Stated exercise:
Search the material below for the string "body" and extract each line that has it.

Data extract:
----

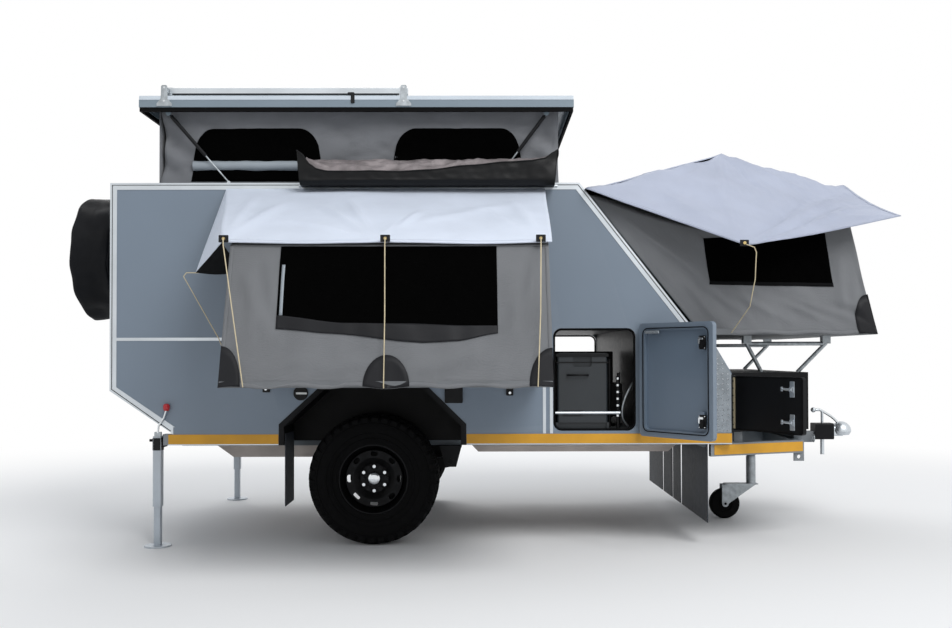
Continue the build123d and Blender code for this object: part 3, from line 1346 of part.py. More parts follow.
# Hinges that the body carries: the side bed's rod, the doors' barrels, and the gutter lugs whose
# studs face the gas struts' eyes.
entrance_hinge_x = door_front + entrance_lap + hatch_hinge_gap
with BuildPart() as hinges:
    with BuildSketch(across(pod_rear + swing_gap)):
        with Locations((-half - hinge_gap, pod_sill)):
            Circle(hinge_rod)
        with Locations((-half - leaf_thickness / 2, pod_sill - bed_leaf / 2)):
            Rectangle(leaf_thickness, bed_leaf)
    extrude(amount=side_bed_width)
    for side, s in sides:
        with BuildSketch(level(hatch_door_z)):
            with Locations((hatch_hinge_x, s * hatch_hinge_y)):
                Circle(hatch_hinge_gap - seam)
            with Locations((hatch_hinge_x + hatch_hinge_gap, s * (half + hatch_hinge_y) / 2)):
                Rectangle(hatch_hinge_gap, hatch_hinge_y - half)
        extrude(amount=hatch_door_height)
        with BuildSketch(level(nose_door_z)):
            with Locations((hinge_x, s * hinge_y)):
                Circle(nose_hinge_gap - seam)
            with Locations((hinge_x, s * hinge_y)):
                Rectangle(nose_hinge_gap, door_seal, rotation=-s * degrees(box_lean),
                          align=(Align.CENTER, Align.MAX if s > 0 else Align.MIN))
        extrude(amount=nose_door_height)
    with BuildSketch(level(door_sill - entrance_lap)):
        with Locations((entrance_hinge_x, half + door_seal)):
            Circle(hatch_hinge_gap - seam)
        with Locations((entrance_hinge_x + hinge_leaf / 2, half + leaf_thickness / 2)):
            Rectangle(hinge_leaf, leaf_thickness)
    extrude(amount=entrance_height)
    for side, s in sides:
        for name, pivot_run, anchor_run in struts:
            x = station(anchor_run)
            with BuildSketch(upright(s * plate_y)):
                with Locations((x, anchor_z)):
                    Circle(strut_eye)
                with Locations((x, (anchor_z + eaves_z - gutter_depth) / 2)):
                    Rectangle(2 * strut_eye, anchor_z - eaves_z + gutter_depth)
            extrude(amount=-s * strut_plate)
            with BuildSketch(upright(s * plate_y)):
                with Locations((x, anchor_z)):
                    Circle(strut_pin)
            extrude(amount=s * (strut_plate_gap - seam))
hinges.part.label = "hinges"
export_step(hinges.part, "parts/hinges.step")

# Kitchen and wall fittings.
fridge_x = hatch_rear + liner + fridge_width / 2 + slide_bar
fridge_y = -half + panel + fridge_depth / 2 + liner
with BuildPart() as fridge:
    with BuildSketch(level(hatch_sill + fridge_lift)):
        with Locations((fridge_x, fridge_y)):
            RectangleRounded(fridge_width, fridge_depth, slide_bar)
    extrude(amount=fridge_height)
    with BuildSketch(upright(fridge_y - fridge_depth / 2)):
        with Locations((fridge_x, hatch_sill + fridge_height)):
            RectangleRounded(handle_width, handle_height, slide_bar)
    extrude(amount=-slide_bar, mode=Mode.SUBTRACT)
    with BuildSketch(level(hatch_sill)):
        with Locations((fridge_x - fridge_width / 2, fridge_y), (fridge_x + fridge_width / 2, fridge_y)):
            Rectangle(slide_bar, fridge_depth)
        with Locations((fridge_x, fridge_y)):
            Rectangle(fridge_width, fridge_depth - 2 * liner)
    extrude(amount=fridge_lift)
fridge.part.label = "fridge"
export_step(fridge.part, "parts/fridge.step")

# Square latches under the side bed, each by its run and height.
bed_latches = ((2734.0, 927.0), (1308.0, 905.0))
with BuildPart() as wall_fittings:
    with BuildSketch(upright(-half)):
        for run, height in bed_latches:
            with Locations((station(run), ground + height)):
                RectangleRounded(bed_latch, bed_latch, bed_latch / 8)
        with Locations((station(cap_run), ground + filler_height)):
            Circle(filler_radius)
    extrude(amount=latch_depth / 2)
    with BuildSketch(upright(-half)):
        with Locations((station(vent_run), ground + vent_mid_height)):
            RectangleRounded(vent_width, vent_height, slide_bar / 2)
    extrude(amount=slide_bar)
wall_fittings.part.label = "wall_fittings"
export_step(wall_fittings.part, "parts/wall_fittings.step")

# Open bag for the rolled awning, along the eaves above the side bed.
bag_front = station(bag_front_run)
bag_rear = station(bag_rear_run)
bag_wall = -half - trim_thickness - roof_lip_width / 2
bag_z = ground + bag_bottom_height
with BuildPart() as awning_bag:
    with BuildSketch(across(bag_rear)):
        with Locations((bag_wall - bag_depth / 2, bag_z + bag_height / 2)):
            RectangleRounded(bag_depth, bag_height, bag_depth / 4)
    extrude(amount=bag_front - bag_rear)
    with BuildSketch(across(bag_rear + bag_cloth)):
        with Locations((bag_wall - bag_depth / 2, bag_z + bag_height)):
            Rectangle(bag_depth - 2 * bag_cloth, 2 * (bag_height - 2 * bag_cloth))
    extrude(amount=bag_front - bag_rear - 2 * bag_cloth, mode=Mode.SUBTRACT)
    with BuildSketch(upright(bag_wall - bag_depth + bag_depth / 4)):
        for end, toward in ((bag_rear, 1), (bag_front, -1)):
            Polygon((end, bag_z + bag_height / 2), (end, bag_z + bag_height + bag_tip),
                    (end + toward * bag_tip_run, bag_z + bag_height / 2), align=None)
    extrude(amount=-bag_cloth)
    with BuildSketch(across(bag_rear)):
        with Locations((fly_wall, bag_z)):
            Rectangle(fly_wall - bag_wall + bag_depth / 4, bag_hem, align=(Align.MAX, Align.MIN))
    extrude(amount=bag_front - bag_rear)
awning_bag.part.label = "awning_bag"
export_step(awning_bag.part, "parts/awning_bag.step")
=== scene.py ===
from math import atan2, cos, exp, hypot, pi, radians, sin

import bmesh
import bpy
from mathutils import Matrix, Vector, noise


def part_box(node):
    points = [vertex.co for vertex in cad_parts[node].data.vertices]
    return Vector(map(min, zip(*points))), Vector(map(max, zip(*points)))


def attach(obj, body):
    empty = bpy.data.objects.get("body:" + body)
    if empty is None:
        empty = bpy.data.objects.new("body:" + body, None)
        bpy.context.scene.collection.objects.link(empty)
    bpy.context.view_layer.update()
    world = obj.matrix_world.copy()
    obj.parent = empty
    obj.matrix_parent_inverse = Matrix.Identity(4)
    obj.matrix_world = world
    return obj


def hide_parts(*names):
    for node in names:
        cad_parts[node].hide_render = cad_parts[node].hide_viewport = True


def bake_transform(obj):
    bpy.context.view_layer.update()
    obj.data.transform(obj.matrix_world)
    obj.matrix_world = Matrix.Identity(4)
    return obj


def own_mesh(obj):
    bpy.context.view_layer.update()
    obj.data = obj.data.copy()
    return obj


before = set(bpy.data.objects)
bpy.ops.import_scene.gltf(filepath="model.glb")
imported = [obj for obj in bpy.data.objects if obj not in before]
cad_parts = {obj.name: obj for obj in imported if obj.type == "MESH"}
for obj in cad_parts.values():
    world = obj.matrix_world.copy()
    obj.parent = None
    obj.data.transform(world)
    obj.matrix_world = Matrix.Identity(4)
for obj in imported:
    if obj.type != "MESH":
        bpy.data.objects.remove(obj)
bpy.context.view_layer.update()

# Named sizes, in metres. The frame's own boxes give the rest.
CLOTH = 0.0025
HEM_WIDTH = 0.03
HEM_LIFT = 0.002
PATCH_LIFT = 0.003
FLAP_LIFT = 0.005
PANE = 0.001
ROD_RADIUS = 0.0028
GROUND = -0.595

FORWARD, UP = Vector((1, 0, 0)), Vector((0, 0, 1))
SIDES = (("right", -1), ("left", 1))


def lerp(a, b, t):
    return a + (b - a) * t


def ease(t):
    """Smooth step from 0 to 1."""
    t = min(max(t, 0.0), 1.0)
    return t * t * (3 - 2 * t)


def hump(t):
    """0 at both ends and 1 halfway."""
    return sin(pi * min(max(t, 0.0), 1.0))


def along_table(table, u):
    """Value of a table of (u, value) at u, smooth between its rows."""
    for (u0, a), (u1, b) in zip(table, table[1:]):
        if u <= u1:
            return lerp(a, b, ease((u - u0) / (u1 - u0)) * 0.5 + 0.5 * (u - u0) / (u1 - u0))
    return table[-1][1]


def ruffle(point, size, depth, seed=0.0):
    """Small uneven rise of cloth at a point, the same each run."""
    return depth * noise.noise(Vector(point) / size + Vector((seed, -seed, 2 * seed)))


def crease(u, v, folds):
    """Height of a table of folds at (u, v): start u, v, end u, v, width and height."""
    rise = 0.0
    for u0, v0, u1, v1, width, height in folds:
        du, dv = u1 - u0, v1 - v0
        t = ((u - u0) * du + (v - v0) * dv) / (du * du + dv * dv)
        away = hypot(u - u0 - du * min(max(t, 0), 1), v - v0 - dv * min(max(t, 0), 1))
        rise += height * exp(-(away / width) ** 2) * ease(1.25 - abs(2 * t - 1))
    return rise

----

Complete response:
# Hinges that the body carries: the side bed's rod, the doors' barrels, and the gutter lugs whose
def attach(obj, body):
    empty = bpy.data.objects.get("body:" + body)
        empty = bpy.data.objects.new("body:" + body, None)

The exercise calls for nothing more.